Determines whether an automatic checkpoint should be saved based on current configuration.

bool ShouldAutoSaveCheckpoint(int currentStep, double? metricValue = null, bool shouldMinimize = true)

Parameters

currentStep int

The current training step.

metricValue double?

Optional metric value for improvement-based checkpointing.

shouldMinimize bool

Whether the metric should be minimized (true) or maximized (false).

Returns

bool

True if a checkpoint should be saved.

TryAutoSaveCheckpoint<TMetadata>(IModel<TInput, TOutput, TMetadata>, IOptimizer<T, TInput, TOutput>, int, int, Dictionary<string, T>, double?, bool, Dictionary<string, object>?)

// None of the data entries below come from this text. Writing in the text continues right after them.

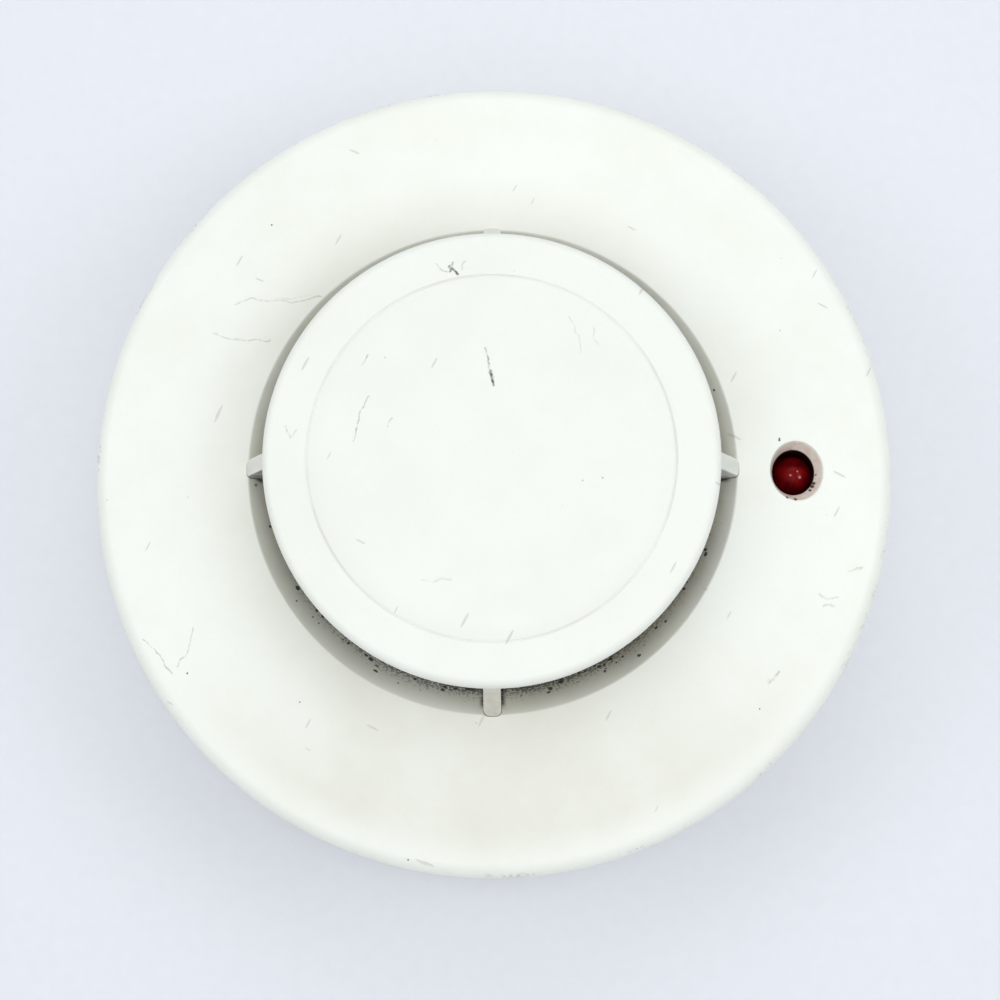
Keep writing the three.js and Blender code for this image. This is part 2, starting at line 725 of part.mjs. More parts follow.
/** A leaf clamped by the terminal screw: it steps up and presses on the blade's foot. */
function contactSpring() {
  const low = SPRING_BOTTOM;
  const high = FOOT_BOTTOM + SHEET + GAP;
  const outline = [
    [TERMINAL_TAIL, low],
    [-8.2, low],
    [-6.7, high],
    [1.6, high],
    [2.8, high + 0.9],
    [2.4, high + 1.3],
    [1.4, high + SPRING_SHEET],
    [-6.9, high + SPRING_SHEET],
    [-8.4, low + SPRING_SHEET],
    [TERMINAL_TAIL, low + SPRING_SHEET],
  ];
  return carved(strip(outline, CONTACT_CIRCLE, CONTACT_WIDTH), {
    cut: [rod(TERMINAL_SHANK + GAP, low - 1, low + 2, TERMINAL_SCREW_AT)],
  });
}

function wireClamp() {
  const half = 2.9;
  const body = block(
    [CONTACT_CIRCLE - half, CONTACT_CIRCLE + half],
    [TERMINAL_Y - half, TERMINAL_Y + half],
    [CLAMP_BOTTOM, CLAMP_BOTTOM + SHEET],
  );
  return carved(body, {
    cut: [rod(TERMINAL_SHANK + GAP, CLAMP_BOTTOM - 1, CLAMP_BOTTOM + 2, TERMINAL_SCREW_AT)],
  });
}

function terminalScrew() {
  const seat = CLAMP_BOTTOM + SHEET + GAP;
  const tip = 1.4; // height of the tip above the ceiling face
  const headRadius = 2.8;
  const headHeight = 1.6;
  return screw(headRadius, -headHeight, headHeight, seat - tip, TERMINAL_SHANK)
    .rotateX(Math.PI)
    .translate(...TERMINAL_SCREW_AT, seat);
}

// ---------------------------------------------------------------- assembly

const LABEL_RADIUS = 15;

/** A group holding pieces that are made along +X and turned to their place. */
function station(angle, ...pieces) {
  const group = new THREE.Group();
  group.rotation.z = radians(angle);
  group.add(...pieces);
  return group;
}

function buildHead() {
  const head = new THREE.Group();
  const seal = ring(SPIGOT_INNER, SPIGOT_OUTER - GAP, SPIGOT_TOP + GAP, BLADE_TOP);
  const label = rod(LABEL_RADIUS, BLADE_TOP - 0.2, BLADE_TOP, [0, 0], FINE);
  head.add(
    part("outer_cover", outerCover(), WHITE_PLASTIC),
    part("sensor_cap", sensorCap(), CAP_PLASTIC),
    part("chamber_floor", chamberFloor(), CHASSIS_PLASTIC),
    ...thermistor(),
    part("indicator_lamp", indicatorLamp(), LENS_RED),
    part("lamp_lead_1", lampLead(-1), NICKEL),
    part("lamp_lead_2", lampLead(1), NICKEL),
    part("main_circuit_board", circuitBoard(), BOARD_GREEN),
    ...components(),
    part("rear_chassis", rearChassis(), CHASSIS_PLASTIC),
    part("seal_ring", seal, RUBBER),
    part("rating_label", label, LABEL_PAPER),
  );
  for (const i of QUARTERS) {
    const quarter = 90 * i;
    const number = i + 1;
    head.add(
      station(quarter, part(`cap_screw_${number}`, capScrew(), STEEL)),
      station(quarter + COVER_SCREW_ANGLE, part(`cover_screw_${number}`, coverScrew(), STEEL)),
      station(
        quarter + CONTACT_ANGLE,
        part(`contact_blade_${number}`, contactBlade(), NICKEL),
        part(`blade_screw_${number}`, bladeScrew(), STEEL),
      ),
    );
  }
  return head;
}

function buildBase() {
  const base = new THREE.Group();
  base.add(
    part("mounting_base", mountingBase(), WHITE_PLASTIC),
    part("lock_screw", lockScrew(), STEEL),
  );
  for (const i of QUARTERS) {
    const number = i + 1;
    base.add(
      station(
        90 * i + CONTACT_ANGLE,
        part(`terminal_plate_${number}`, terminalPlate(), BRASS),
        part(`contact_spring_${number}`, contactSpring(), NICKEL),
        part(`wire_clamp_${number}`, wireClamp(), STEEL),
        part(`terminal_screw_${number}`, terminalScrew(), BRASS),
      ),
    );
  }
  return base;
}

const detector = new THREE.Group();
detector.add(buildHead(), buildBase());
export default detector;
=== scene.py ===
# Looks of a point-type heat detector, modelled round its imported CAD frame.
# Metres, +Z up. The detector lies on its ceiling face, with its cap up and its lamp on +X.
import math

import bmesh
import bpy
from mathutils import Matrix, Vector


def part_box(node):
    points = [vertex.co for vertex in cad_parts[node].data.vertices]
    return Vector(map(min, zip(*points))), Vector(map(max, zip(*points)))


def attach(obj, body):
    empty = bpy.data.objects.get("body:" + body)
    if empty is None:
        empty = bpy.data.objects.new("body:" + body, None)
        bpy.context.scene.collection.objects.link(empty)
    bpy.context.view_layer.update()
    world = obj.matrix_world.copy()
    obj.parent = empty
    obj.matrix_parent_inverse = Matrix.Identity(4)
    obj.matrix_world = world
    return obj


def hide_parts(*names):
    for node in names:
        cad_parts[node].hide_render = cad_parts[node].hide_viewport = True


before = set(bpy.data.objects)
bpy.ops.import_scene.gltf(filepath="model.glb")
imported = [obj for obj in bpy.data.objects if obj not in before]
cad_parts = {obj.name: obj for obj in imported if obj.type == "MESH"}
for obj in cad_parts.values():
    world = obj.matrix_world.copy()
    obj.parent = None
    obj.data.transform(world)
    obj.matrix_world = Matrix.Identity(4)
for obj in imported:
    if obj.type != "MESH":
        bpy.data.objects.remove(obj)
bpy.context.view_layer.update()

MM = 0.001

# ---------------------------------------------------------------- sizes

cover_low, cover_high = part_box("outer_cover")
cap_low, cap_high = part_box("sensor_cap")
floor_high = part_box("chamber_floor")[1]
lamp_low, lamp_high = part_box("indicator_lamp")
base_low, base_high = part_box("mounting_base")
chassis_low, chassis_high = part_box("rear_chassis")
board_low, board_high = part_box("main_circuit_board")
sleeve_low, sleeve_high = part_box("thermistor_sleeve")
bead_low, bead_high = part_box("thermistor_bead")

COVER_RADIUS = cover_high.x
SKIRT_BOTTOM = cover_low.z
LIP_HEIGHT = cover_high.z
WALL = 2.2 * MM
RIM_HEIGHT = LIP_HEIGHT - 6.7 * MM
EDGE_ROUND = 2.4 * MM
SKIRT_DRAFT = 0.6 * MM
LIP_RADIUS = 30.8 * MM
LIP_ROUND = 0.25 * MM

FLOOR_RADIUS = 26.4 * MM
FLOOR_TOP = 28.2 * MM
FLOOR_THICKNESS = 1.8 * MM

CAP_TOP = cap_high.z
CAP_RADIUS = 27.9 * MM
CAP_THICKNESS = 2 * MM
CAP_SIDE = 3.8 * MM
CAP_EDGE_ROUND = 1.1 * MM
CAP_GROOVE_RADIUS = 22.4 * MM
CAP_WALL = 1.7 * MM

RIB_BOTTOM = cap_low.z
RIB_END_RADIUS = cap_high.x
RIB_WIDTH = 2 * MM
RIB_END_WIDTH = 2.2 * MM
RIB_INNER = 16.5 * MM
RIB_EDGE_ROUND = 0.2 * MM
RIB_SCREW_RADIUS = 20 * MM
NOTCH_GAP = 0.06 * MM

LAMP_X = (lamp_low.x + lamp_high.x) / 2
LIGHT_HOLE_X = LAMP_X - 0.15 * MM
LENS_RADIUS = 2.5 * MM
LIGHT_HOLE = 2.64 * MM
LIGHT_HOLE_STRETCH = 1.08  # the lamp's hole is a little longer along Y
LIGHT_HOLE_BOTTOM = 20 * MM
LIGHT_TUBE_WALL = 1.3 * MM
LIGHT_TUBE_BOTTOM = 23 * MM
FUNNEL_MOUTH = 3.8 * MM
FUNNEL_DEPTH = 2.5 * MM

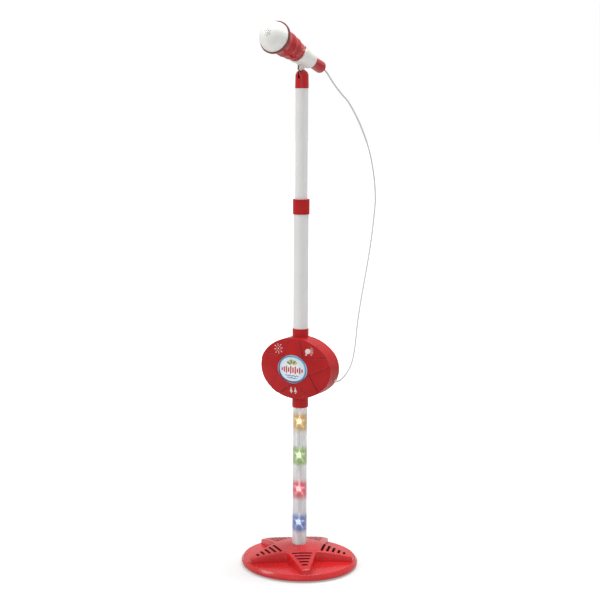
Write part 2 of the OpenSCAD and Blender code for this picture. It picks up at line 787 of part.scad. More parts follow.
module on_mic() {
    translate([0, 0, mic_z]) rotate([90 - mic_tilt, 0, 0]) children();
}
step_top = cone_top + 18;
rib_low = step_top + 2;
rib_grooves = [62, 67, 72];
step_grooves = [43, 49];
module mic_section(inset) {
    polygon([
        [0, body_low], [cone_r[0] - inset, body_low], [cone_r[1] - inset, cone_top + inset],
        [step_r - 0.8 - inset, cone_top + inset], [step_r - inset, step_top],
        [rib_r - inset, rib_low], [rib_r - inset, rib_top], [ring_r - 1.2 - inset, ring_low],
        [0, ring_low]
    ]);
}
module groove(r, s, width, depth) {
    translate([0, 0, s]) tube(r + past, r - depth, 0, width);
}
module mic_body() {
    color(red) on_mic() difference() {
        rotate_extrude() mic_section(0);
        rotate_extrude() difference() {
            mic_section(mic_wall);
            translate([0, ring_low - 6]) square([ring_r, 6 + past]);
        }
        translate([0, 0, ring_low - 6]) cylinder(r = grille_r - 2.2, h = 6 + past);
        translate([0, 0, body_low - past]) cylinder(r = cone_r[0] - mic_wall, h = 12);
        for (s = rib_grooves) groove(rib_r, s, 1.6, 0.9);
        for (s = step_grooves) groove(step_r, s, 1.4, 1);
    }
}
module mic_ring() {
    color(dark_red) on_mic() difference() {
        translate([0, 0, ring_low + fit_gap]) cylinder(r1 = ring_r - 0.6, r2 = ring_r, h = ring_h);
        translate([0, 0, ring_low - past]) cylinder(r = grille_r - 2.2, h = ring_h + 2 * past);
        translate([0, 0, ring_low + 2]) cylinder(r = grille_r + fit_gap, h = ring_h);
    }
}
dome_r = (grille_r * grille_r + grille_h * grille_h) / (2 * grille_h);
dome_foot = ring_low + 2 + fit_gap;
module mic_grille() {
    color(white) on_mic() difference() {
        union() {
            translate([0, 0, dome_foot]) cylinder(r = grille_r, h = 3);
            translate([0, 0, dome_foot + 3]) intersection() {
                translate([0, 0, grille_h - dome_r]) sphere(dome_r);
                cylinder(r = grille_r, h = grille_h);
            }
        }
        translate([0, 0, dome_foot - past]) cylinder(r = grille_r - mic_wall, h = 3 + past);
        translate([0, 0, dome_foot + 3]) intersection() {
            translate([0, 0, grille_h - dome_r]) sphere(dome_r - mic_wall);
            cylinder(r = grille_r - mic_wall, h = grille_h);
        }
        cylinder(r = 0.7, h = 2 * ring_low);
        for (turn = [0:60:300]) rotate([0, 0, turn]) translate([3.2, 0, 0]) cylinder(r = 0.7, h = 2 * ring_low);
        for (turn = [30:60:330]) rotate([0, 0, turn]) translate([5.6, 0, 0]) cylinder(r = 0.7, h = 2 * ring_low);
    }
}
cup_low = ring_low - 8;
module capsule_cup() {
    color("#d0d0cc") on_mic() difference() {
        union() {
            translate([0, 0, dome_foot - 2]) cylinder(r = grille_r - 2.4, h = 2 - fit_gap);
            translate([0, 0, cup_low]) cylinder(r = 10, h = dome_foot - 2 - cup_low);
        }
        translate([0, 0, cup_low + 2]) cylinder(r = 8, h = 20);
        translate([0, 0, cup_low - past]) cylinder(r = 2, h = 20);
    }
}
module mic_capsule() {
    color("#5c5e62") on_mic() translate([0, 0, cup_low + 2 + fit_gap]) cylinder(r = 8 - fit_gap, h = 7);
}
module mic_lead() {
    color("#3c3c40") on_mic() translate([0, 0, tail_end + 4.6]) cylinder(r = 0.9, h = cup_low + 2 - tail_end - 4.6);
}
module mic_tail() {
    color(red) on_mic() difference() {
        union() {
            rotate_extrude() {
                polygon([
                    [0, tail_end], [tail_r - 3, tail_end], [tail_r, tail_end + 3], [tail_r - 0.4, -44],
                    [12, body_low - fit_gap], [0, body_low - fit_gap]
                ]);
                translate([tail_r - 3, tail_end + 3]) circle(3);
            }
            translate([0, 0, body_low - 1]) cylinder(r = cone_r[0] - mic_wall - fit_gap, h = 9);
        }
        translate([0, 0, tail_end + 4]) cylinder(r = tail_r - 2.2, h = 80);
        translate([0, 0, tail_end - past]) cylinder(r = 2.4 + fit_gap, h = 10);
    }
}
module mic_strain_relief() {
    color(white) on_mic() {
        translate([0, 0, tail_end - 0.2]) cylinder(r = 2.4, h = 4);
        translate([0, 0, relief_end]) cylinder(r1 = cord_d / 2 + 0.4, r2 = 3.4, h = tail_end - 0.2 - relief_end);
    }
}
module clip_cone(extra, low, high) {
    translate([0, 0, low]) cylinder(r1 = handle_r(low) + extra, r2 = handle_r(high) + extra, h = high - low);
}
module mic_clip() {
    tab_low = -9;
    tab_high = 8;
    color(white) difference() {
        union() {
            on_mic() difference() {
                clip_cone(run_gap + clip_wall, clip_low, clip_top);
                translate([0, 0, clip_top]) rotate([-45, 0, 0]) translate([-40, -6, 0]) cube([80, 80, 80]);
            }
            translate([-tab_t / 2, 0, pivot_z]) rotate([0, 90, 0]) cylinder(r = eye_r, h = tab_t);
            on_mic() rotate([0, 90, 0]) translate([0, 0, -tab_t / 2]) linear_extrude(tab_t)
                polygon([[-tab_high, -15], [-tab_low, -15], [-tab_low + 2, -27], [-tab_high + 3, -27]]);
            translate([-tab_t / 2, -eye_r, pivot_z]) cube([tab_t, 2 * eye_r, 13]);
        }
        on_mic() {
            clip_cone(run_gap, clip_low - past, clip_top + past);
            translate([-clip_slit / 2, 0, clip_low - past]) cube([clip_slit, 40, clip_top - clip_low + 2 * past]);
        }
        translate([-tab_t, 0, pivot_z]) rotate([0, 90, 0]) cylinder(r = pin_r + screw_gap, h = 2 * tab_t);
    }
}

// ---- cord: hand-picked points along its route, from the microphone to the box ----

cord_route = [
    [0, 73, 878.7], [0, 79, 876.9], [3, 86, 870], [8, 91, 859], [15, 97, 846], [23, 104, 833],
    [31, 111, 821], [42, 122, 795], [53, 131, 763], [63, 136, 728], [70, 138, 689], [74, 136, 657],
    [75, 133, 634], [76, 119, 581], [77, 101, 533], [78, 81, 486], [81, 60, 441], [86, 40, 397],
    [86, 28, 371], [82, 18, 355], [75, 10, 344], [70, 8, 341]
];
cord_steps = 3;
cord_sides = 8;
cord_cuts = [0, 6, 10, 21];      // route points where one stretch ends and the next begins
cord_side = [-0.5, 0.7, 0.5];    // a direction that the cord never follows

function at_route(i) = cord_route[max(0, min(len(cord_route) - 1, i))];
function spline(i, t) =
    let (a = at_route(i - 1), b = at_route(i), c = at_route(i + 1), d = at_route(i + 2))
    b + t * ((c - a) / 2 + t * ((2 * a - 5 * b + 4 * c - d) / 2 + t * (3 * b - a - 3 * c + d) / 2));
cord_line = [
    for (i = [0:len(cord_route) - 2], j = [0:cord_steps - 1]) spline(i, j / cord_steps),
    cord_route[len(cord_route) - 1]
];
function unit(v) = v / norm(v);
function heading(i) = unit(cord_line[min(i + 1, len(cord_line) - 1)] - cord_line[max(i - 1, 0)]);
function cord_ring(i) =
    let (across = unit(cross(heading(i), cord_side)), along = cross(heading(i), across))
    [for (k = [0:cord_sides - 1]) let (a = 360 * k / cord_sides)
        cord_line[i] + cord_d / 2 * (cos(a) * across + sin(a) * along)];
module cord_stretch(part) {
    from = cord_cuts[part] * cord_steps;
    to = cord_cuts[part + 1] * cord_steps;
    count = to - from;
    n = cord_sides;
    points = [for (i = [from:to]) each cord_ring(i)];
    sides = [for (i = [0:count - 1], k = [0:n - 1]) let (a = i * n + k, b = i * n + (k + 1) % n)
        each [[a, b, b + n], [a, b + n, a + n]]];
    start = [for (k = [1:n - 2]) [0, k + 1, k]];
    end = [for (k = [1:n - 2]) [count * n, count * n + k, count * n + k + 1]];
    color(white) polyhedron(points, concat(sides, start, end));
}
module cord_top() { cord_stretch(0); }
module cord_middle() { cord_stretch(1); }
module cord_lower() { cord_stretch(2); }

base_shell();
base_plate();
rubber_feet();
base_screws();
mast_screw();
light_tube();
strip_foot();
strip_head();
led_strip();
led_chips();
blue_star();
red_star();
green_star();
yellow_star();
led_wires();
front_shell();
rear_shell();
case_screws();
badge();
left_key();
right_key();
low_key();
circuit_board();
board_screws();
key_switches();
speaker();
batteries();
battery_contacts();
battery_door();
door_screw();
switch_body();
switch_knob();
box_strain_relief();
middle_tube();
lock_ring();
grip_bush();
upper_tube();
tube_foot();
top_cap();
pivot_pin();
mic_clip();
mic_body();
mic_ring();
mic_grille();
mic_capsule();
capsule_cup();
mic_lead();
mic_tail();
mic_strain_relief();
cord_top();
cord_middle();
cord_lower();
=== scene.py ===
"""Toy microphone on its lit stand: the looks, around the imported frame."""

import math

import bmesh
import bpy
from mathutils import Matrix, Vector


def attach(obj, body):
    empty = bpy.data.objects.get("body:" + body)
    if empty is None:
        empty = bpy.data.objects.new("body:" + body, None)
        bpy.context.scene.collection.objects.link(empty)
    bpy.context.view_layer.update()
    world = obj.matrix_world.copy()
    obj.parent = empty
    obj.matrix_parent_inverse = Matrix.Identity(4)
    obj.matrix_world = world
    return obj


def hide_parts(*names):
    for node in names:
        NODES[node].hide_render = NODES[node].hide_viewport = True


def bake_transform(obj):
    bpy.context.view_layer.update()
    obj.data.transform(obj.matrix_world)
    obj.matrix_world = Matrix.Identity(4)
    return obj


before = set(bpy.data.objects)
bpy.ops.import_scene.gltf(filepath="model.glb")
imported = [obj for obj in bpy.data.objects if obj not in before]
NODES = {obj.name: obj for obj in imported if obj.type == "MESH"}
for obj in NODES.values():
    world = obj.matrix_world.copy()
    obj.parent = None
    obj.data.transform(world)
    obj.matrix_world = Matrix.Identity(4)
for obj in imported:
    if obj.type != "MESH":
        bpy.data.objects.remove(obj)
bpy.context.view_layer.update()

MM = 0.001

# ---------------------------------------------------------------- sizes that repeat the part's own

BASE_R = 103.5 * MM
RIM_R = 4.6 * MM
PANEL_Z = 13.4 * MM              # where the base's panels meet the rim
PANEL_RISE = 2.2 * MM
HUB_Z = 38.8 * MM
TIP_Z = 21.4 * MM
STAR_SAG = 1.75 * MM             # how far the arched top of an arm stands over its chord
TIP_R = 98 * MM
TIP_W = 13 * MM
VALLEY_R = 46 * MM
BASE_LOW_Z = 3 * MM
TUBE_R = 13 * MM
TUBE_SEAT_R = TUBE_R + 0.1 * MM
SLOT_START = 43.4 * MM
SLOT_PITCH = 9.4 * MM
SLOT_WIDTH = 4.4 * MM
SLOT_INSET = 7 * MM              # from a slot's end to the arm's edge
ARMS = 5
ARM_TURN = 360 / ARMS
LIGHT_Z = [(78 + 61.5 * i) * MM for i in range(4)]
BOX_Z = 361 * MM
BOX_STRETCH = 139 / 108          # the star on the box is wider than high by this
FACE_R = 246 * MM
FACE_APEX = 29 * MM
STAR_STEP = 1.2 * MM
MIC_Z = 901 * MM
MIC_LEAN = math.radians(90 - 17)
CORD_D = 3 * MM
PIVOT_Z = 869 * MM
TAB_DEEP = 5.2 * MM              # from the clip's pivot to the front of its tab

# ---------------------------------------------------------------- small tools


def clear_selection():
    """Nothing selected, as every piece starts."""
    if bpy.context.mode != "OBJECT":
        bpy.ops.object.mode_set(mode="OBJECT")
    bpy.ops.object.select_all(action="DESELECT")


def only(piece):
    """piece alone is selected and active."""
    clear_selection()
    piece.select_set(True)
    bpy.context.view_layer.objects.active = piece
    return piece


def into_mesh(piece):
    """The piece's place goes into its mesh, so that its object sits at the origin."""
    only(piece)
    bpy.ops.object.transform_apply(location=True, rotation=True, scale=True)
    return piece


def named(name):
    """The object just made gets its name."""
    piece = bpy.context.object
    piece.name = name
    piece.data.name = name
    return piece


def edit(piece):
    """The piece alone in edit mode, with all of it selected, until done()."""
    only(piece)
    bpy.ops.object.mode_set(mode="EDIT")
    bpy.ops.mesh.select_all(action="SELECT")


def done():
    bpy.ops.object.mode_set(mode="OBJECT")


def pick(piece, verts=None, edges=None):
    """Selects what passes the test, by its place: a vertex's, or an edge's two ends."""
    mesh = bmesh.from_edit_mesh(piece.data)
    bpy.ops.mesh.select_all(action="DESELECT")
    if verts:
        bpy.ops.mesh.select_mode(type="VERT")
        for v in mesh.verts:
            v.select = verts(v.co)
    if edges:
        bpy.ops.mesh.select_mode(type="EDGE")
        for e in mesh.edges:
            e.select = edges(e.verts[0].co, e.verts[1].co)
    mesh.select_flush_mode()
    bmesh.update_edit_mesh(piece.data)


def outward(piece):
    """Doubles merged, then all faces turned outwards."""
    edit(piece)
    bpy.ops.mesh.remove_doubles(threshold=2e-6)
    bpy.ops.mesh.select_all(action="SELECT")
    bpy.ops.mesh.normals_make_consistent(inside=False)
    done()
    return piece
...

Attempts to save a checkpoint automatically based on configured auto-checkpoint settings. This method is called internally by training facades - users don't need to call it directly.

string? TryAutoSaveCheckpoint<TMetadata>(IModel<TInput, TOutput, TMetadata> model, IOptimizer<T, TInput, TOutput> optimizer, int epoch, int step, Dictionary<string, T> metrics, double? metricValue = null, bool shouldMinimize = true, Dictionary<string, object>? metadata = null) where TMetadata : class

Parameters

model IModel<TInput, TOutput, TMetadata>

The model to checkpoint.

optimizer IOptimizer<T, TInput, TOutput>

The optimizer state to checkpoint.

epoch int

The current epoch.

step int

The current training step.

metrics Dictionary<string, T>

Training metrics to store with the checkpoint.

metricValue double?

Optional metric value for improvement-based checkpointing.

shouldMinimize bool

Whether the metric should be minimized (true) or maximized (false).

metadata Dictionary<string, object>

Optional additional metadata.

Returns

string

The checkpoint ID if saved, or null if no checkpoint was saved.

Type Parameters

TMetadata

The type of model metadata.

UpdateAutoSaveState(int, double?, bool)

Updates the auto-save state after a checkpoint is saved.

void UpdateAutoSaveState(int step, double? metricValue = null, bool shouldMinimize = true)

Parameters

step int

The step at which the checkpoint was saved.

metricValue double?

Optional metric value for improvement tracking.

shouldMinimize bool

Whether the metric should be minimized.